I don’t think everyone in Appalachia (or the south, or another region with a strong accent) code-switches. Not everyone needs to. My uncles and cousins mostly still live in the small communities where they grew up, and I doubt they talk any differently at work on the strip job than they do at home. They might change their words a bit when they go to, say, the doctor’s office in Bristol or Johnson City. But largely, their lives are lived around people who talk the way they do.
But I grew up hearing my parents code-switch, because they left those communities. They were both the first in their (large) families to go to college, and we lived in a town — still in Appalachia, but outside the more isolated, small communities where they both grew up. You could hear my mother’s voice change when she called her parents on the phone. To neighbors where we lived, it was your basic “Hi, how are you?” To her own parents, it was
“Howdydo. Howre you’uns a-doin?”
She still does that when she calls her dad or brothers, or when we visit them. And so do I. It seems you only need to code-switch when you leave. (Or become a radio/tv host.)
I am an adopter of accents. I think there’s actually a word for that but I don’t know it — I unconsciously mimic the accent of the person I’m talking to, if I talk to them for long enough and if their accent is distinctive enough. I don’t mean to, and they aren’t necessarily flattered by it, and I don’t always do it strongly. I first noticed it when I spent a month in England in college.
But my own accent is softly Southwest Virginian. I’ve lived away a good long while, so it’s not as strong as, say, some of my cousins’ accents. And probably it never was, because we lived in town and my parents went to college and I grew up watching public TV and, as I noted in a previous post, I was the kind of kid who thought “ain’t” wasn’t a proper word. But it’s there. People here, away from the mountains, sometimes comment on it, or ask where I’m from. It’s a great way to find fellow mountain folks here — we can hear each other talk, and believe me, if I hear an accent that sounds like it’s from Southwest Virginia, I’m going to ask that person where they’re from.

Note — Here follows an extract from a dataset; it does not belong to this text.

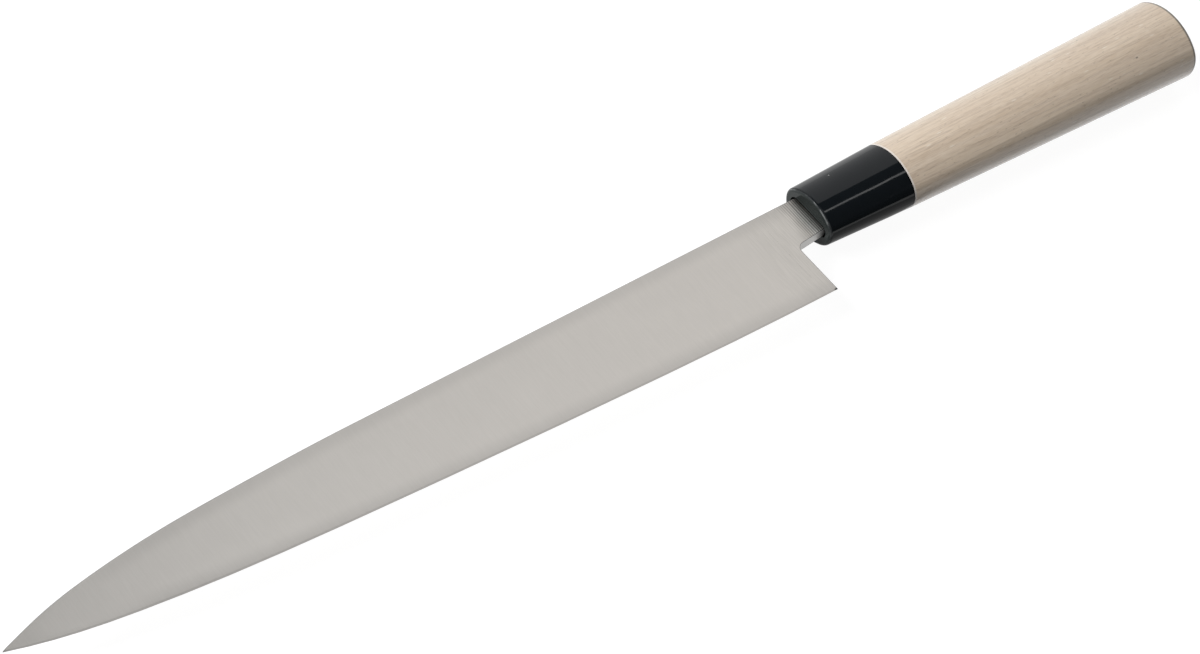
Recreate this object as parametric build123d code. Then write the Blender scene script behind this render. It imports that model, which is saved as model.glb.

My sister’s accent has mostly faded, but mine hasn’t. I think I’m just prone to an accent. Also, I lived back home for a couple of years after college, so maybe it sort of “set” then. It gets stronger if I’ve had a glass or two of wine, and it gets stronger when someone asks about it. It knows when it’s being talked about, and it likes to show off.
I have a professional job, but I rarely consciously talk differently than I would, say, at a party or at home. The primary exception has been at public events — say, if I’m on a speaking panel — or the occasional times when I’ve been a guest on a radio show (public radio, at that!). I think the accent tightens up a bit then, tries to behave itself. I probably make some different word choices than my colloquial speaking voice, although I know I’ve said “might could” on the radio.
My writing changes some, too. I’m rereading this post and it sounds awfully formal. If you and I were sitting down and just chatting about this, I would probably say things a bit differently.
But that’s all code-switching, I suppose, to an extent. I also know I talk differently when I call home to Mom, and even more so when I call my grandfather. I talk differently when I visit my parents’ families. My boyfriend tells me I talk differently when I come back from a visit home. So I code-switch both ways, to a lesser accent and to a stronger one.
And I’m glad. I’d rather switch than talk blandly all the time. I don’t want to lose my accent, my word choices, the colorfulness of Appalachian ways of talking. I’d be fine with that accent getting stronger. I know many people outside the mountains assume someone with a strong mountain accent is a dumb hick, but I figure that’s their problem, not mine. I love using terms like “might could/should/would” — and it is so handy, perfectly describing that point between “I could go to the party” and “I only MIGHT could go to the party.” I love having that vocal connection to home, to a place and a culture and a history.
My boss once told me he had heard a theory that we talk like where we want to be. I miss home, so I love talking like people back home. People who are glad to get out of the mountains (and there are some such misguided souls) probably welcome the disappearance of their accents, consciously work to shed them. The boss had come from a poor, flat farming area in North Carolina. He didn’t seem to much miss it, and he didn’t talk like his roots either.
I’m not a linguist. I assume there are studies and papers and research and opinions out there about this subject, about Appalachians shedding their accents in the flatlands. I know there are many papers and studies and ruminations about the broader issues of the homogenization of language, the pernicious effects of TV (and radio!) on making us all sound the same, the value judgments placed on word choices and on speaking “proper” English, and all that.
But I love accents and words that change by region. Perhaps because I value them so highly for my own sense of culture and place, I’m all for everyone else having their own too. Why should we all talk the same? Language should be colorful. So while I love public radio, I hope it doesn’t Henry Higgins us all, stamping out accents and strange pronunciations and weird words.